Many people feel that the hegemony of one language might suppress the speakers of other languages resulting in a bias towards popular findings.

Quite a lot of interesting research go unnoticed because of the language barrier. Recent research published in Chinese about the extinction of an exotic bird species population in Japan and the Korean peninsula couldn’t make it to the International Union for the Conservation of Nature. The reason was the language in which the report was published. Chinese has a limited international market.

Researchers at Cambridge University also found out that about 36.6% of the 75000 documents that were ignored on Google scholar were not in English. This is the reason why most of the scientific data available in local languages does not have wide coverage.

Another major complaint of many non-native scholars is that many manuscript reviewers focus on criticizing the correctness of their English rather than concentrating on the findings. This complicates the manuscript reviewing process for many non-English speaking researchers.

So, if making English the language of global science and technology is not the way out, what exactly can be done to valorize local languages in research?

  • The ideal would be to encourage translation of studies from one language to the other.
  • The findings and key features of the study should be the focus and not the standard English expressions.
  • It could be helpful to provide constructive feedback instead of outrightly rejecting the manuscript on the basis of language.
  • Non-native English speakers must also understand the complexity of the situation and try to present their ideas in a clear and concise manner.
  • Non-native speakers must be open to revision or seek help from an English speaker to make their research comprehensible, logical, and accessible to others.

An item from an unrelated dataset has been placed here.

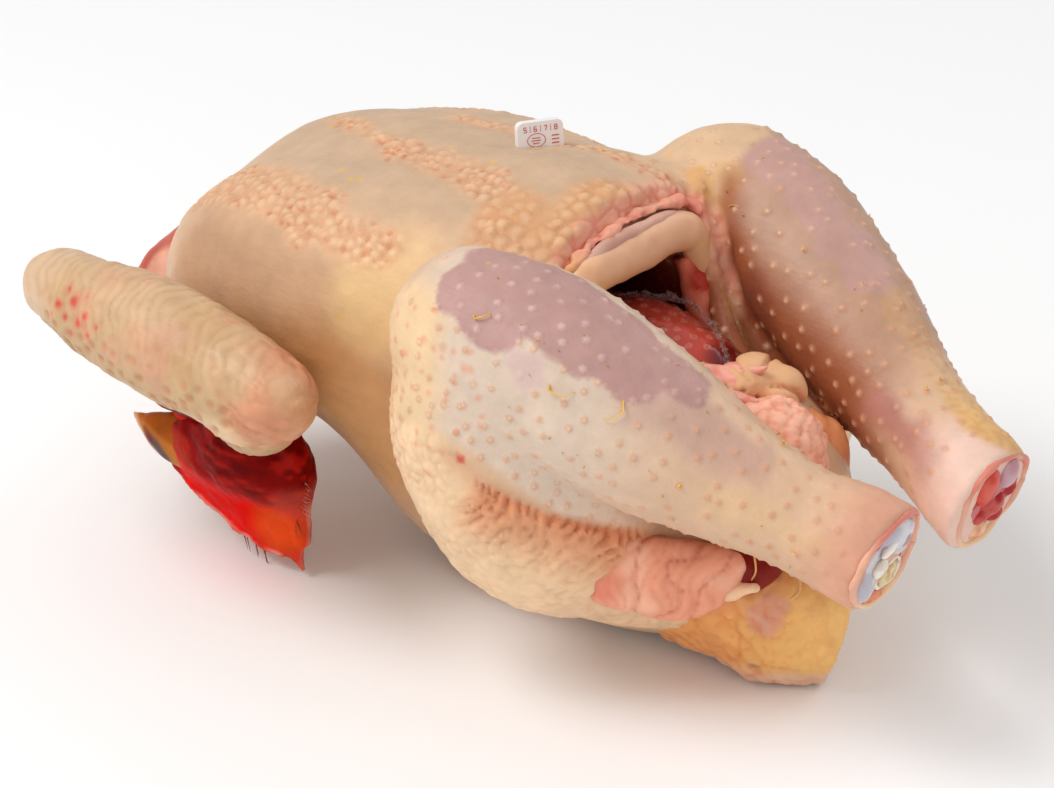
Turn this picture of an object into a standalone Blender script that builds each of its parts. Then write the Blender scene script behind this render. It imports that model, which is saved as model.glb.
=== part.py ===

It is known to all that English is the language that is binding to the international community of scientists and experts. It is also true that non-English speakers form a considerably large part of this global community. It is therefore indispensable for everyone to support each other and work together in order to achieve the ideal situation. Encouraging translations and looking beyond the grammatical errors will help build a stronger scientific community working towards the larger good.